Conclusion: Mastering Partitioning of Line Segments

In conclusion, understanding and applying the concept of partitioning a directed line segment is a fundamental skill in mathematics, with applications spanning various fields. This article has provided a comprehensive guide to this topic, covering the underlying principles, the partitioning formula, and strategies for identifying correct expressions. By mastering these concepts, you can confidently tackle problems involving the division of line segments in specific ratios.

The key takeaways from this discussion are:

• Understanding Directed Line Segments: A directed line segment has a defined starting point and ending point, and the direction matters when calculating partitions.
• The Partitioning Ratio: The ratio in which a segment is divided determines the proportional distances between the partitioning point and the endpoints. A ratio of m:n means the distance from the starting point to the partitioning point is m times the distance from the partitioning point to the ending point.
• The Partitioning Formula: The formula R = (nQ + mS) / (m + n) is used to calculate the coordinate of the partitioning point R, where Q and S are the coordinates of the endpoints, and m and n are the parts of the ratio.
• Common Mistakes: Common errors include swapping m and n, misinterpreting signs, using an incorrect denominator, and subtracting instead of adding the weighted coordinates.
• Strategies for Success: To solve partitioning problems effectively, memorize the formula, check the order and signs, verify the denominator, and eliminate incorrect options.

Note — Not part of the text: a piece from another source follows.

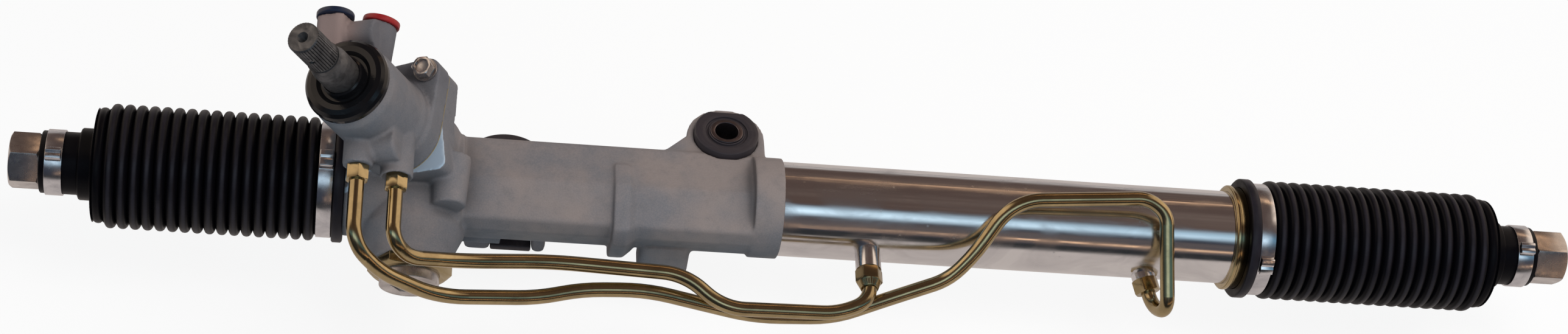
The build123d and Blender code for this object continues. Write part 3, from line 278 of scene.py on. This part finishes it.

By applying these principles and strategies, you can confidently solve problems involving the partitioning of line segments and build a strong foundation for more advanced mathematical concepts. Remember that practice is key to mastery. Work through various examples and problems to solidify your understanding and develop your problem-solving skills. With consistent effort and a clear understanding of the concepts, you can excel in this important area of mathematics.